Magnus picked us up in the tender and then it was back onboard for a delicious fish stew with the Halibut we'd been given by the L'anse Amour Venture crew a few days ago. Delicious. Dinner was delayed for an hour or so, though, as the generator had switched itself off while we were ashore with an error code indicating high exhaust temperature. That could only really be lack of raw water and Kali had eliminated all the usual suspects such as blocked sea-cocks. The only thing left was the impeller in the pump so we dismantled the saloon and the generator's noise shield and Kali replaced the now bladeless impeller with one of our spares. Job done. Only we thought we'd be good and check the heat exchanger for debris. It was really hard to reach but I got the end cap off and we flushed it through. Put it all back. Start the generator and it stops itself after about 30 seconds with a different error code: low heat exchanger pressure.
By this time, we decided to eat our dinner and then get back to the generator. After eating, I took the heat exchanger cover off again and reseated it but the same error. Then I look at the seal and it looks indented so we get a spare one of those out and fit that. Same problem. This was getting tedious and, with the difficult access under the floor, it was getting pretty sore and uncomfortable, too. I had a stop and think for a minute and remembered that the last time we'd had a generator problem, it had been a loose electrical connection so I wondered whether it was the pressure sensor that was the problem rather than the pressure itself. Trouble was, I couldn't find the sensor. So... I got the parts list out and found out that it's fitted to a hose, not the unit itself. Now we were getting somewhere. Sure enough, when we found the sensor, it had a poor connection that was also sitting in the small amount of water that had come out of the engine as we worked on it. Get that all tidied up and off it went - perfect.
These jobs are always difficult on a boat as there is so much equipment jammed into such a small space and access is awkward to say the least. While doing the work, it's very frustrating and I wondered why they couldn't have mounted the generator somewhere more obvious. Then, when (if) it gets fixed, it's very rewarding and I feel like I've learned something new about the boat. I'm also thankful that we spent so long getting prepared for the voyage and packed all the spares and the instruction manuals that we'd need.

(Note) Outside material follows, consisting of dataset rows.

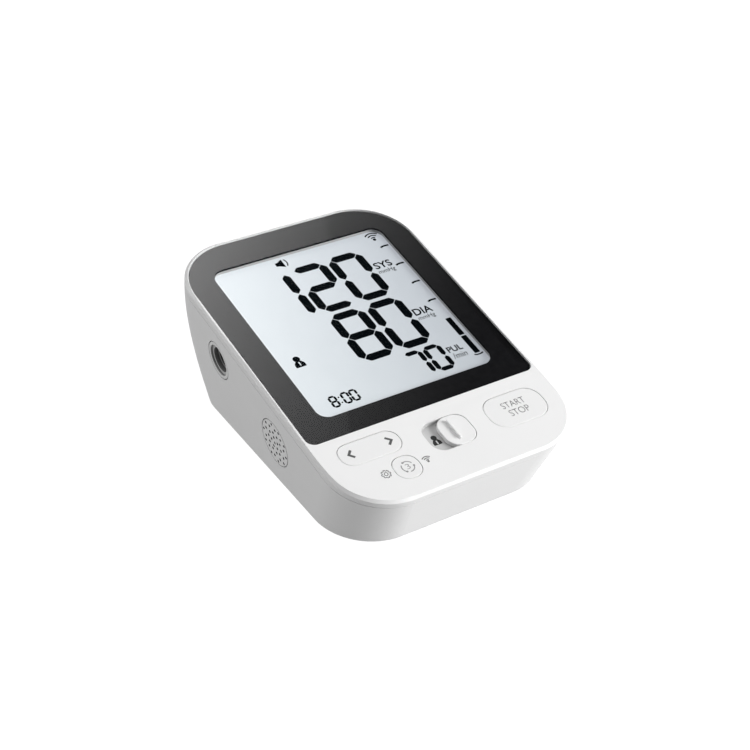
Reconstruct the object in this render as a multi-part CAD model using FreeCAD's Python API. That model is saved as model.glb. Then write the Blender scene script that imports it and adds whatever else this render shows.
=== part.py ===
import FreeCAD, Part
import math
import os

V = FreeCAD.Vector
os.makedirs("parts", exist_ok=True)

# Upper arm blood pressure monitor, main unit.  All sizes in millimetres.
# The sloping top is the "panel": u runs to the right, v up the slope from the
# front edge of the display lens, w out of the panel.  Base things use x, y, z
# with z measured up from the underside of the case.

# ---------------------------------------------------------------- case sizes
CASE_WIDTH = 100.4
FRONT_LENGTH = 35.3        # panel in front of the display lens
REAR_LENGTH = 109.3        # panel behind the front edge of the lens
LENS_HEIGHT = 34.4         # front edge of the lens above the case underside
PANEL_TILT = 12.0          # slope of the panel, degrees
SIDE_DRAFT = 0.117         # walls lean in by this much per mm of depth
FRONT_DRAFT = 0.205
REAR_BULGE = 0.186         # the back wall first bulges, then sweeps forward
REAR_SWEEP = 0.010
FRONT_CORNER = 22.6
REAR_CORNER = 23.9
TOP_EDGE_BEVEL = 1.1       # flat bevel around the top
BASE_EDGE_ROUND = 2.5
WALL = 2.2
TOP_WALL = 2.5
PARTING_DEPTH = 3.8        # the two case halves meet this far below the panel
PARTING_GAP = 0.25         # groove that shows between them
TONGUE_LENGTH = 2.2
TONGUE_INSET = 1.2
TONGUE_CLEARANCE = 0.1
LOFT_STEPS = 6
ROOT = 0.5                 # ribs, posts and caps run this far into what they stand on
PAST = 1.0                 # cutting tools run this far past the faces they open

# ------------------------------------------------------------- display sizes
LENS_SIDE_RIM = 1.6         # top of the case left beside the lens
LENS_REAR_RIM = 1.5
LENS_WIDTH = CASE_WIDTH - 2 * LENS_SIDE_RIM
LENS_LENGTH = REAR_LENGTH - LENS_REAR_RIM
LENS_THICKNESS = 0.8
LENS_FRONT_CORNER = 3.5
LENS_REAR_CORNER = 22.4
LENS_GAP = 0.12
MASK_THICKNESS = 0.1
TAPE_THICKNESS = 0.15
TAPE_MARGIN = 0.6
TAPE_WIDTH = 4.0
TAPE_INNER_CORNER = 1.0
WINDOW_WIDTH = 75.4
WINDOW_FRONT = 10.1
WINDOW_REAR = 93.9
WINDOW_CORNER = 4.6
CASE_WINDOW_MARGIN = 0.4   # the case opening is this much wider all round
LCD_MARGIN = 1.9           # glass beyond the window
LCD_THICKNESS = 2.2
LCD_FRAME_WALL = 1.0
LCD_FRAME_GAP = 0.2
BACKLIGHT_SETBACK = 4.5
STRIP_WIDTH = 2.4
STRIP_SETBACK = 1.0        # strip from the front edge of the glass
STRIP_END = 4.0            # strip stops this far short of the glass's sides
FIT = 0.02                 # snug fit between pieces that stay together

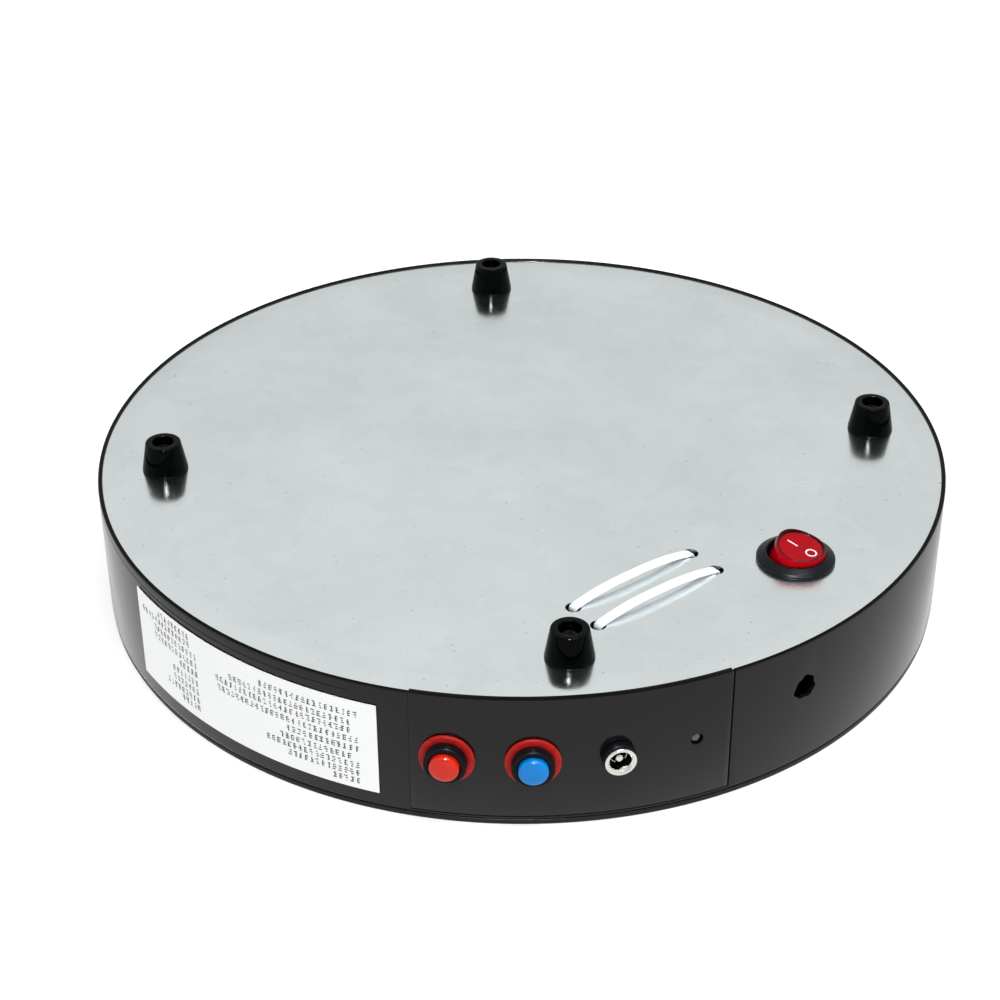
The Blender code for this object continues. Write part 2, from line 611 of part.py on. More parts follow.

By the time the saloon was all back together, it was late and time to go straight to bed.
We got up just before 0800 this morning to get back over to Pangnirtung and stock up on supplies before finally departing for the South. The wind has died right off and the forecast looks good for the next 5 days so, hopefully, we'll have a safe, swift passage. There may be some swell left from yesterday's storm but we're hoping that will soon abate. Andrea and I had a last walk around town while Kali and Magnus did the shopping. Had a good chat with some locals who are taking some scientists off on a fish-survey and then we went to see if the museum was open - it wasn't. We went into the Parks office and found 3 young English people who'd been on an expedition into the Penny Icecap further up the fjord. They were lovely and really interested in our trip, as were we in theirs.
We looked back across the harbour to see a little grey boat balanced precariously on the rocks below the quay. Whoops. Got hold of Magnus and Kali on the VHF and we all headed back to the harbour to rescue the tender. Soon got that launched and Kali dropped Andrea and I back on Saxon Blue where we're now having hot toast with home-made houmous while Kali and Magnus check email ashore. Then we're off.